Chuck always employed the Socratic method of viewing television shows. He didn’t seem able to enjoy himself without his pointless commentary.
Page 208

A weary-looking nurse carrying a tray entered the room briskly, her rubber souls squeaking on the waxed linoleum. She threw a disapproving glance at Lindsey perched on the bed and then dropped a paper cup with some pills on my end table.
Page 218

I cracked up at the "souls." Yay for homonyms!

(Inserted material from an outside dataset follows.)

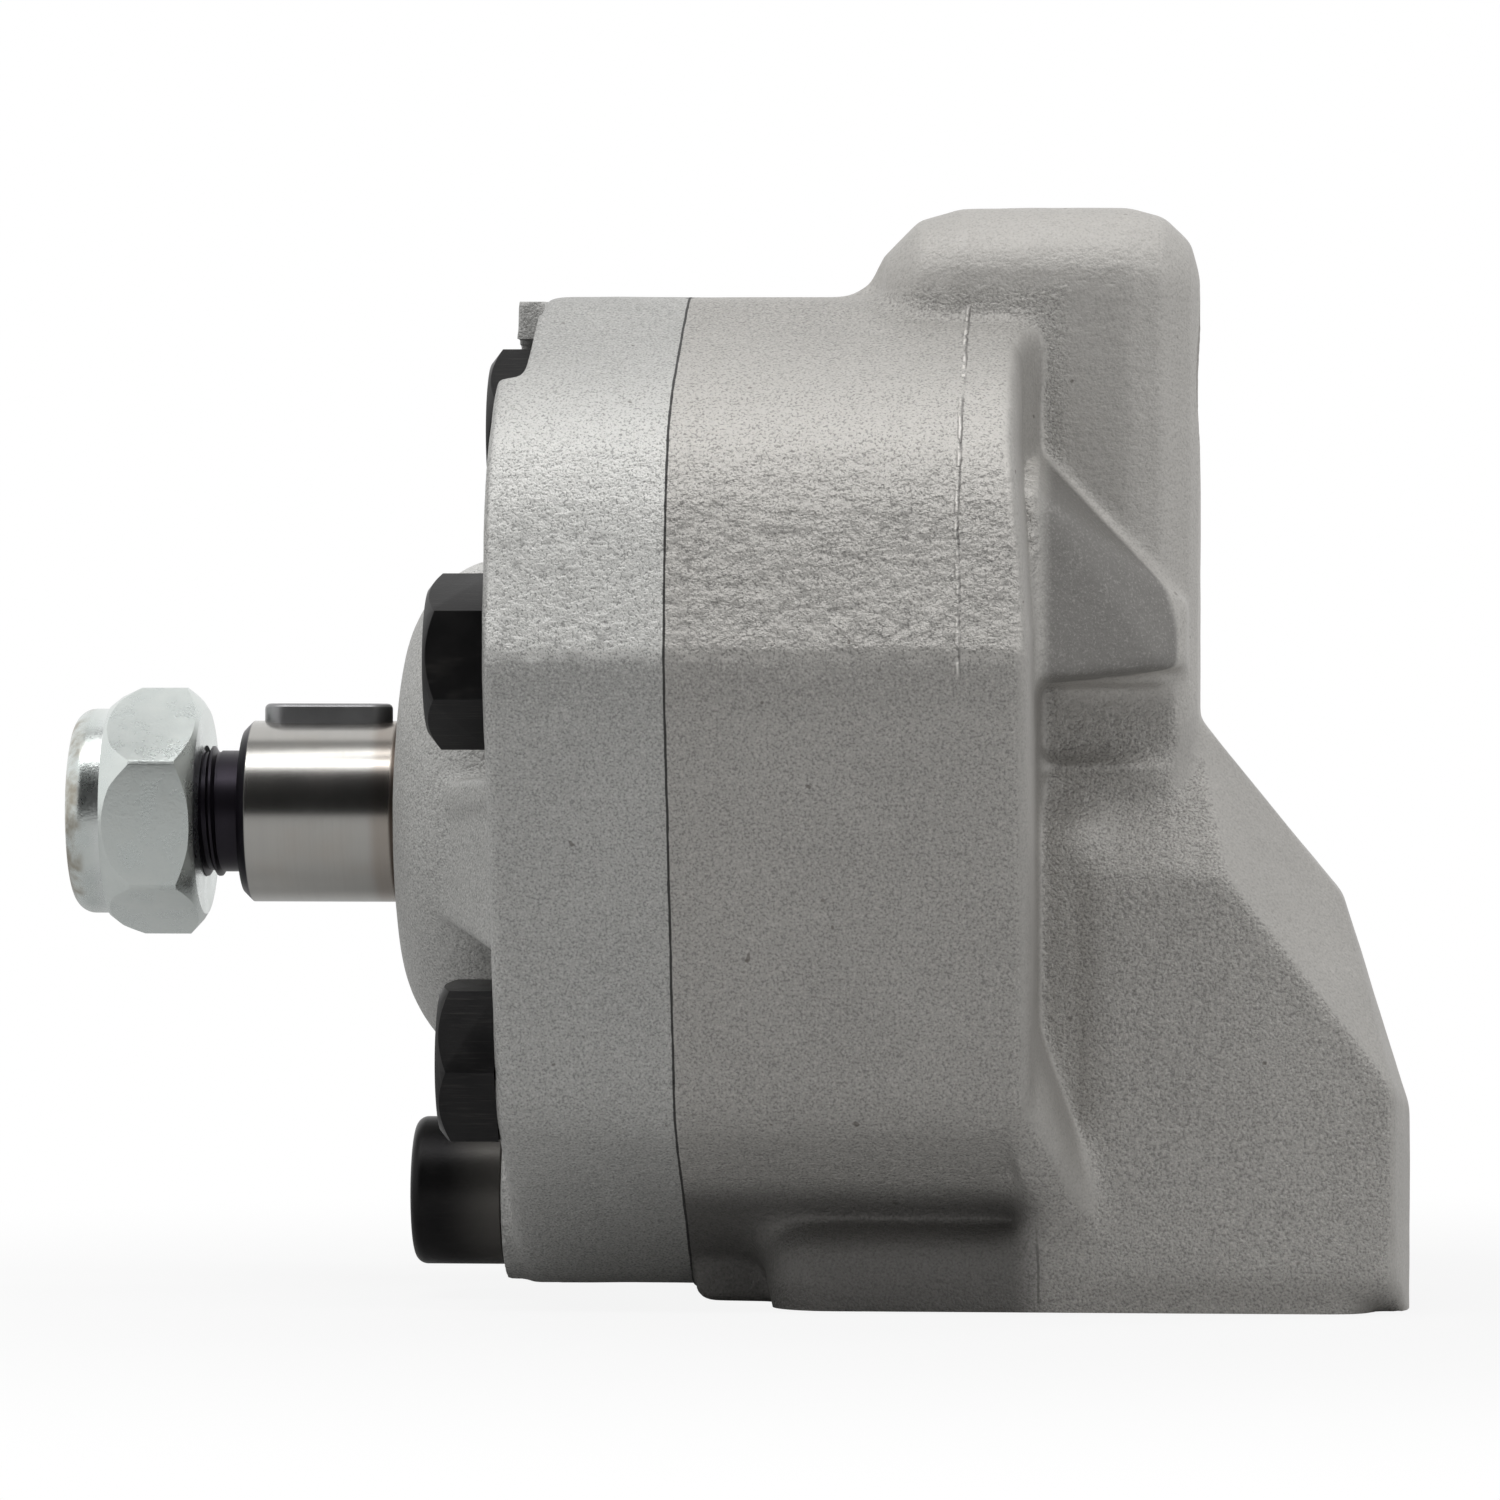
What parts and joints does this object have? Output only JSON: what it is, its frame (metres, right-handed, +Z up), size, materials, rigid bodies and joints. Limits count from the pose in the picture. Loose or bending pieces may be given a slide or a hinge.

“I don’t want Sarah back,” I said.

“I know you don’t,” Lindsey said with a tender smile. “I’m not worried about that. But you don’t want her to resent you or hate you either. And you can’t accept the fact that you left something behind, something messy. You want to keep going back to see if you can somehow clean it up, make it more tidy in your mind, but it isn’t going to happen.”

“I know that,” I said.

“And while you’re busy looking back,” she continued, “you’re not looking at what you have right here in front of you.”
Page 235

“You screwed up in the past. Well, shit happens. You learn what you can, you scrape it off your shoe and you move on. If you can’t do that, you’ll never get the chance to get it right.”
Page 235

“Divorce means you’ve been permanently changed, and that terrifies you."
Page 235

Until you found your way out of the woods, it was reassuring to find other people lost in them with you.
Page 242

“No way,” said the girl above the breasts Chuck was addressing. She was dressed in tight black slacks and an even tighter blue polyester shirt, the bottom three buttons opened to reveal her flat, tanned belly. She seemed very skinny for the breasts she was carrying.
Page 277

Yeah, I can relate to this one, too.

To lose your father at that age, when he’s still such a powerful presence in your life, constantly shaping your perceptions both intentionally and accidentally with every seemingly insignificant word or gesture, was a loss I would never comprehend.
Page 302

“The Scarecrow, Lion, and Tin Man weren’t just helping Dorothy for the hell of it. They all had their own reasons for wanting to see the Wizard.”
Page 305

“It must be tough,” I said sincerely. “Having no clear line between your reality and your bullshit.”
Page 331

At thirty, friends are pretty much like bone mass. Whatever you’ve managed to store up until now starts to diminish and is rarely replaced.
Page 331

Our private world was dissolving, like when the lights come on at the end of a movie and real life starts again.
Page 344

Time’s surface is slick as oil, and there’s just no way to hold on.